* _To be done_
Every line below must be reproduced exactly. Copy them all.

* _Dataset section_
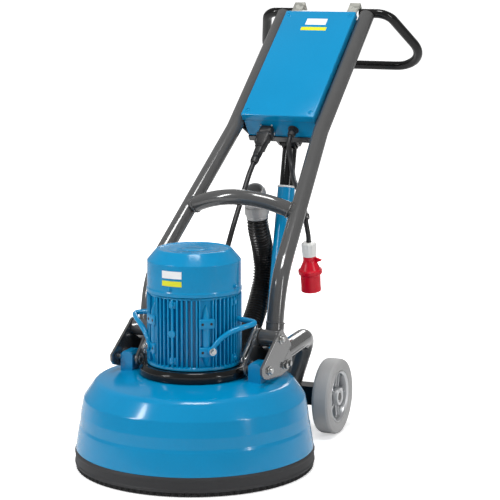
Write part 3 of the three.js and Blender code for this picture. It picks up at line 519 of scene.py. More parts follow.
def make_motor_housing():
    parts = [(lathe([(0, 262), (117.6, 262), (117.6, 269), (112, 272), (105, 272), (105, 434), (113.5, 436),
                     (113.5, 441.6), (0, 441.6)], 96, 1.4), None)]
    fins = 60
    for i in range(fins):
        degrees = -90 + 360 * (i + 0.5) / fins
        apart = min(abs((degrees - a + 180) % 360 - 180) for a in PAD_ANGLES)
        if apart < 11:
            continue
        fin = block((102, 117.6), (-2.2, 2.2), (268, 438), 1.1, 2)
        parts.append((fin, spun(degrees / 360)))
    for degrees in PAD_ANGLES:
        turn = spun(degrees / 360)
        parts.append((block((95, 108.5), (-17, 17), (267, 437), 3, 3), turn))
        for edge in (-17, 17):
            parts.append((block((95, 115.5), (edge - 1.8, edge + 1.8), (267, 437), 1.2, 2), turn))
        rib = lathe([(0, 267), (3.5, 277), (8.5, 288), (10.4, 298), (10.4, 392), (8.6, 405), (4, 419),
                     (0, 428)], 28)
        parts.append((rib, turn @ Matrix.Translation((107.5, 0, 0))))
        for height in (309, 379):
            parts.append((block((100, 120.5), (-19.5, 19.5), (height - 12, height + 12), 2.2, 3), turn))
    for degrees in LUG_ANGLES:
        turn = spun(degrees / 360)
        parts.append((block((97, 116.5), (-3.2, 3.2), (268, 438), 2.2, 3), turn))
        for height in (284, 424):
            parts.append((block((103, 115.5), (-11, 11), (height - 10, height + 10), 4, 3), turn))
        boss = lathe([(0, -10), (9.5, -10), (9.5, 5), (8, 6.4), (0, 6.4)], 32)
        parts.append((boss, out_at(degrees, 111.5, 352)))
    piece("motor_body", merged(parts), BLUE, "head", ["motor_housing"])
    bolts, holes = [], []
    for degrees in LUG_ANGLES:
        for height in (284, 424):
            bolts.append((hex_bolt(6.4, 3.2, False), out_at(degrees, 114.4, height)))
    for degrees in PAD_ANGLES:
        for height in (309, 379):
            for aside in (-11, 11):
                # Thin near-black discs on the pads: painted shade standing for the bolt holes.
                hole = lathe([(0, 0), (3.4, 0), (3.4, 1), (0, 1)], 20)
                holes.append((hole, spun(degrees / 360) @ frame_at((119.7, aside, height), (1, 0, 0))))
    piece("motor_bolts", merged(bolts), BLUE, "head")
    piece("motor_pad_hole_shade", merged(holes), HOLE_SHADE, "head")


def make_fan_cowl():
    shell = lathe([(116.4, 442.8), (118, 443.6), (118, 452), (116.6, 455), (116, 520), (93.5, 546.6),
                   (88, 548.8), (85, 546), (0, 544.4)], 128, 3.2, 5)
    parts = [(shell, None), (ring([(30, 543.6), (33, 543.6), (33, 545.6), (30, 545.6)], 64, 0.6), None),
             (ring([(62, 544), (64.5, 544), (64.5, 546.2), (62, 546.2)], 64, 0.6), None)]
    for i in range(24):
        rib = block((33, 62), (-0.8, 0.8), (543.4, 545.6), 0.4, 1)
        parts.append((rib, spun(i / 24)))
    parts.append((lathe([(0, 547.4), (24, 546.6), (30, 544.4)], 48, 1), None))
    piece("cowl_shell", merged(parts), BLUE, "head", ["fan_cowl"])
    slots = []
    for i in range(24):
        slot = block((37, 59), (-2.4, 2.4), (543.4, 545), 0.2, 1)
        slots.append((slot, spun((i + 0.5) / 24)))
    piece("cowl_air_slots", merged(slots), BLUE, "head")
    screws = [(hex_bolt(5.2, 3), out_at(degrees, 116.4, 462)) for degrees in (-97, -7, 83, 173)]
    piece("cowl_screws", merged(screws), BLUE, "head")


def curved_mark(name, material, degrees, half_width, z, radius):
    """A blank plate, bent to lie on the cowl."""
    bm = bmesh.new()
    span = half_width / radius
    section = ((radius, z[0]), (radius, z[1]), (radius - 0.8, z[1]), (radius - 0.8, z[0]))
    columns = []
    for i in range(13):
        a = math.radians(degrees) + span * (i / 6 - 1)
        columns.append([bm.verts.new((r * math.cos(a), r * math.sin(a), h)) for r, h in section])
    skin(bm, columns)
    bm.faces.new(columns[0])
    bm.faces.new(columns[-1])
    piece(name, bm, material, "head")


def make_terminal_box():
    side = [(122.5, 307), (171.5, 307), (171.5, 353), (135, 385.5), (122.5, 385.5)]
    box = prism(side, (-61.5, 29.5), 3, 3)
    lid = prism([(150, 303.5), (172.5, 303.5), (172.5, 353.6), (150, 373.5)], (-62.5, 30.5), 2, 2)
    screws = [(dome_screw(3.6, 2), frame_at((x, 172.4, z), (0, 1, 0))) for x in (-55, 23) for z in (311, 346)]
    parts = [(box, ACROSS_YZ), (lid, ACROSS_YZ)]
    piece("terminal_case", merged(parts), PLASTIC, "head", ["terminal_box"])
    piece("terminal_screws", merged(screws), STEEL, "head")
    axis = Vector((0, 0.66, 0.75)).normalized()
    cable_gland("terminal_gland", Vector((-38, 187.6, 378)) - axis * 34, axis, 34, 11, MOTOR_CABLE_R, "head")


def cable_gland(name, start, axis, length, radius, bore, body):
    """Hexagon body, fluted dome nut and sealing lip, along axis."""
    hexagon = prism(polygon(radius * 1.16, 6), (0, length * 0.36), 0.8)
    dome = fluted([(radius * 0.9, length * 0.36), (radius * 1.05, length * 0.42),
                   (radius * 1.05, length * 0.72), (bore * 1.25, length * 0.97), (0, length)], 16, 0.5)
    piece(name, merged([(hexagon, None), (dome, None)]), PLASTIC, body,
          place=frame_at(start, axis))


def fluted(profile, flutes, depth):
    """A turned profile whose middle has grip flutes."""
    segments = flutes * 4
    bm = lathe([(0, profile[0][1]), *profile], segments)
    widest = max(r for r, _ in profile)
    for v in bm.verts:
        r = math.hypot(v.co.x, v.co.y)
        if r > widest * 0.98:
            a = math.atan2(v.co.y, v.co.x)
            factor = (r - depth * (0.5 + 0.5 * math.cos(flutes * a))) / r
            v.co.x *= factor
            v.co.y *= factor
    return bm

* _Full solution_
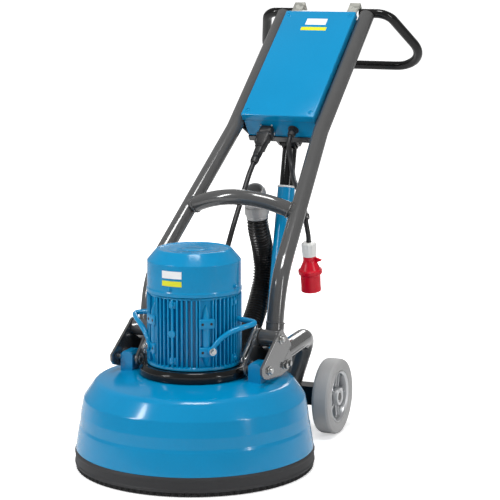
Write part 3 of the three.js and Blender code for this picture. It picks up at line 519 of scene.py. More parts follow.
def make_motor_housing():
    parts = [(lathe([(0, 262), (117.6, 262), (117.6, 269), (112, 272), (105, 272), (105, 434), (113.5, 436),
                     (113.5, 441.6), (0, 441.6)], 96, 1.4), None)]
    fins = 60
    for i in range(fins):
        degrees = -90 + 360 * (i + 0.5) / fins
        apart = min(abs((degrees - a + 180) % 360 - 180) for a in PAD_ANGLES)
        if apart < 11:
            continue
        fin = block((102, 117.6), (-2.2, 2.2), (268, 438), 1.1, 2)
        parts.append((fin, spun(degrees / 360)))
    for degrees in PAD_ANGLES:
        turn = spun(degrees / 360)
        parts.append((block((95, 108.5), (-17, 17), (267, 437), 3, 3), turn))
        for edge in (-17, 17):
            parts.append((block((95, 115.5), (edge - 1.8, edge + 1.8), (267, 437), 1.2, 2), turn))
        rib = lathe([(0, 267), (3.5, 277), (8.5, 288), (10.4, 298), (10.4, 392), (8.6, 405), (4, 419),
                     (0, 428)], 28)
        parts.append((rib, turn @ Matrix.Translation((107.5, 0, 0))))
        for height in (309, 379):
            parts.append((block((100, 120.5), (-19.5, 19.5), (height - 12, height + 12), 2.2, 3), turn))
    for degrees in LUG_ANGLES:
        turn = spun(degrees / 360)
        parts.append((block((97, 116.5), (-3.2, 3.2), (268, 438), 2.2, 3), turn))
        for height in (284, 424):
            parts.append((block((103, 115.5), (-11, 11), (height - 10, height + 10), 4, 3), turn))
        boss = lathe([(0, -10), (9.5, -10), (9.5, 5), (8, 6.4), (0, 6.4)], 32)
        parts.append((boss, out_at(degrees, 111.5, 352)))
    piece("motor_body", merged(parts), BLUE, "head", ["motor_housing"])
    bolts, holes = [], []
    for degrees in LUG_ANGLES:
        for height in (284, 424):
            bolts.append((hex_bolt(6.4, 3.2, False), out_at(degrees, 114.4, height)))
    for degrees in PAD_ANGLES:
        for height in (309, 379):
            for aside in (-11, 11):
                # Thin near-black discs on the pads: painted shade standing for the bolt holes.
                hole = lathe([(0, 0), (3.4, 0), (3.4, 1), (0, 1)], 20)
                holes.append((hole, spun(degrees / 360) @ frame_at((119.7, aside, height), (1, 0, 0))))
    piece("motor_bolts", merged(bolts), BLUE, "head")
    piece("motor_pad_hole_shade", merged(holes), HOLE_SHADE, "head")


def make_fan_cowl():
    shell = lathe([(116.4, 442.8), (118, 443.6), (118, 452), (116.6, 455), (116, 520), (93.5, 546.6),
                   (88, 548.8), (85, 546), (0, 544.4)], 128, 3.2, 5)
    parts = [(shell, None), (ring([(30, 543.6), (33, 543.6), (33, 545.6), (30, 545.6)], 64, 0.6), None),
             (ring([(62, 544), (64.5, 544), (64.5, 546.2), (62, 546.2)], 64, 0.6), None)]
    for i in range(24):
        rib = block((33, 62), (-0.8, 0.8), (543.4, 545.6), 0.4, 1)
        parts.append((rib, spun(i / 24)))
    parts.append((lathe([(0, 547.4), (24, 546.6), (30, 544.4)], 48, 1), None))
    piece("cowl_shell", merged(parts), BLUE, "head", ["fan_cowl"])
    slots = []
    for i in range(24):
        slot = block((37, 59), (-2.4, 2.4), (543.4, 545), 0.2, 1)
        slots.append((slot, spun((i + 0.5) / 24)))
    piece("cowl_air_slots", merged(slots), BLUE, "head")
    screws = [(hex_bolt(5.2, 3), out_at(degrees, 116.4, 462)) for degrees in (-97, -7, 83, 173)]
    piece("cowl_screws", merged(screws), BLUE, "head")


def curved_mark(name, material, degrees, half_width, z, radius):
    """A blank plate, bent to lie on the cowl."""
    bm = bmesh.new()
    span = half_width / radius
    section = ((radius, z[0]), (radius, z[1]), (radius - 0.8, z[1]), (radius - 0.8, z[0]))
    columns = []
    for i in range(13):
        a = math.radians(degrees) + span * (i / 6 - 1)
        columns.append([bm.verts.new((r * math.cos(a), r * math.sin(a), h)) for r, h in section])
    skin(bm, columns)
    bm.faces.new(columns[0])
    bm.faces.new(columns[-1])
    piece(name, bm, material, "head")


def make_terminal_box():
    side = [(122.5, 307), (171.5, 307), (171.5, 353), (135, 385.5), (122.5, 385.5)]
    box = prism(side, (-61.5, 29.5), 3, 3)
    lid = prism([(150, 303.5), (172.5, 303.5), (172.5, 353.6), (150, 373.5)], (-62.5, 30.5), 2, 2)
    screws = [(dome_screw(3.6, 2), frame_at((x, 172.4, z), (0, 1, 0))) for x in (-55, 23) for z in (311, 346)]
    parts = [(box, ACROSS_YZ), (lid, ACROSS_YZ)]
    piece("terminal_case", merged(parts), PLASTIC, "head", ["terminal_box"])
    piece("terminal_screws", merged(screws), STEEL, "head")
    axis = Vector((0, 0.66, 0.75)).normalized()
    cable_gland("terminal_gland", Vector((-38, 187.6, 378)) - axis * 34, axis, 34, 11, MOTOR_CABLE_R, "head")


def cable_gland(name, start, axis, length, radius, bore, body):
    """Hexagon body, fluted dome nut and sealing lip, along axis."""
    hexagon = prism(polygon(radius * 1.16, 6), (0, length * 0.36), 0.8)
    dome = fluted([(radius * 0.9, length * 0.36), (radius * 1.05, length * 0.42),
                   (radius * 1.05, length * 0.72), (bore * 1.25, length * 0.97), (0, length)], 16, 0.5)
    piece(name, merged([(hexagon, None), (dome, None)]), PLASTIC, body,
          place=frame_at(start, axis))


def fluted(profile, flutes, depth):
    """A turned profile whose middle has grip flutes."""
    segments = flutes * 4
    bm = lathe([(0, profile[0][1]), *profile], segments)
    widest = max(r for r, _ in profile)
    for v in bm.verts:
        r = math.hypot(v.co.x, v.co.y)
        if r > widest * 0.98:
            a = math.atan2(v.co.y, v.co.x)
            factor = (r - depth * (0.5 + 0.5 * math.cos(flutes * a))) / r
            v.co.x *= factor
            v.co.y *= factor
    return bm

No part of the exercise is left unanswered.